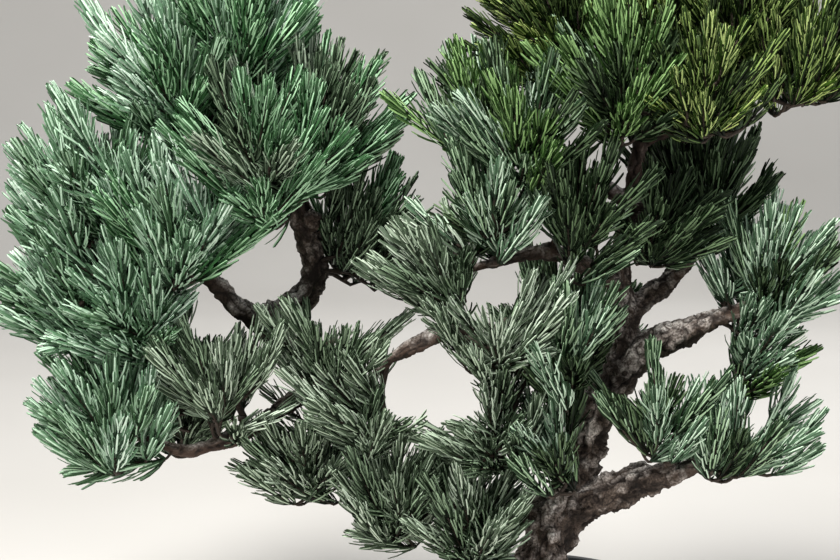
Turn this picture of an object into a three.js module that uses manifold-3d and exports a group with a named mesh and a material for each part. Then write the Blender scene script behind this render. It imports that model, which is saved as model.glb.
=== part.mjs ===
// Potted juniper bonsai: a trunk with a root flare, its boughs, and the masses of needles
// they carry, in a round pot of soil. Millimetres, +Z up, +X to the right of the front view
// and +Y away from it. The origin is the middle of the pot's flat underside.

import * as THREE from 'three';
import { mergeVertices } from 'three/addons/utils/BufferGeometryUtils.js';
import Module from 'manifold-3d';

const wasm = await Module();
wasm.setup();

// Pot and soil
const POT_HEIGHT = 78;
const POT_TOP_RADIUS = 67.5;
const POT_FOOT_RADIUS = 62;
const POT_WALL = 6;
const POT_FLOOR = 7;
const POT_LIP_ROUNDING = 1.6;
const POT_SIDES = 40;
const DRAIN_HOLES = 3;
const DRAIN_RADIUS = 6;
const DRAIN_CIRCLE = 30;
const DRAIN_SIDES = 10;
const SOIL_TOP = 66;
const SOIL_EDGE_DROP = 3;
const SOIL_CROWN_RADIUS = 26;
const SEAT_GAP = 0.3;
const WELD = 1e-4;
const SLIVER = 0.02;

// Limbs: sides round a limb, length of one step along it, and the root flare's lobes
const TRUNK_SIDES = 12;
const BOUGH_SIDES = 7;
const LIMB_STEP = 15;
const LIMB_MARK_STEP = 1.5;
const FLARE_LOBES = 5;
const FLARE_DEPTH = 0.16;
const FLARE_HEIGHT = 26;

// Foliage: every mass keeps to a flattened ball, and to its own side of its neighbours
const SPACE_FLATTENING = 0.92;
const SPACE_MARGIN = 0.3;
const LIMB_CLEARANCE = 0.8;
const SHOOT_CLEARANCE = 2.2;
const TEST_STEP = 2.5;
const STEM_MARKS = 24;
const TWIG_ROOT = 5;
const LOWEST_NEEDLE = 86;
const STEM_RADIUS = 2.1;
const STEM_TIP_RADIUS = 1.1;
const STEM_SIDES = 5;
const FOOT_SPACING = 7;
const TWIG_RADIUS = 0.95;
const SHOOTS_FOR_THIRTY_MM = 2.5;
const AIMS_TRIED = 60;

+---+

What is expected:
Copy out only the lines running from the beginning of the data to the line with "const FLARE_HEIGHT = 26;", both ends included.

Final result:
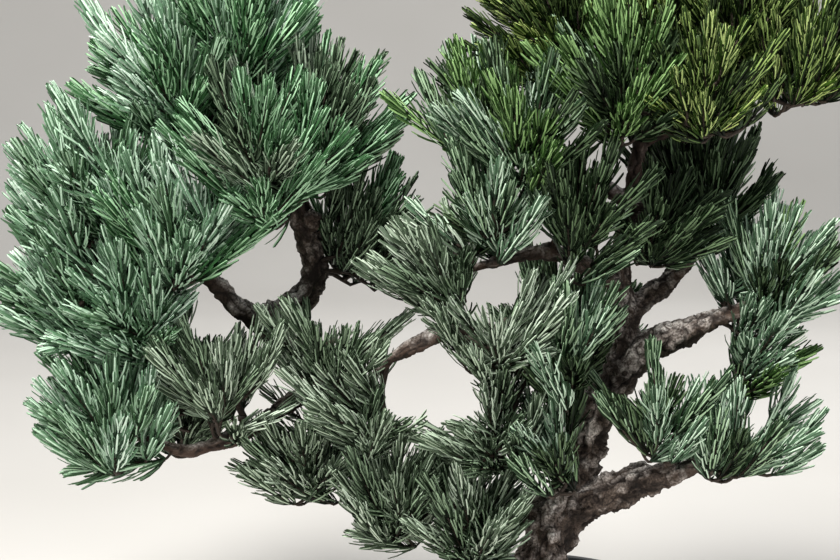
Turn this picture of an object into a three.js module that uses manifold-3d and exports a group with a named mesh and a material for each part. Then write the Blender scene script behind this render. It imports that model, which is saved as model.glb.
=== part.mjs ===
// Potted juniper bonsai: a trunk with a root flare, its boughs, and the masses of needles
// they carry, in a round pot of soil. Millimetres, +Z up, +X to the right of the front view
// and +Y away from it. The origin is the middle of the pot's flat underside.

import * as THREE from 'three';
import { mergeVertices } from 'three/addons/utils/BufferGeometryUtils.js';
import Module from 'manifold-3d';

const wasm = await Module();
wasm.setup();

// Pot and soil
const POT_HEIGHT = 78;
const POT_TOP_RADIUS = 67.5;
const POT_FOOT_RADIUS = 62;
const POT_WALL = 6;
const POT_FLOOR = 7;
const POT_LIP_ROUNDING = 1.6;
const POT_SIDES = 40;
const DRAIN_HOLES = 3;
const DRAIN_RADIUS = 6;
const DRAIN_CIRCLE = 30;
const DRAIN_SIDES = 10;
const SOIL_TOP = 66;
const SOIL_EDGE_DROP = 3;
const SOIL_CROWN_RADIUS = 26;
const SEAT_GAP = 0.3;
const WELD = 1e-4;
const SLIVER = 0.02;

// Limbs: sides round a limb, length of one step along it, and the root flare's lobes
const TRUNK_SIDES = 12;
const BOUGH_SIDES = 7;
const LIMB_STEP = 15;
const LIMB_MARK_STEP = 1.5;
const FLARE_LOBES = 5;
const FLARE_DEPTH = 0.16;
const FLARE_HEIGHT = 26;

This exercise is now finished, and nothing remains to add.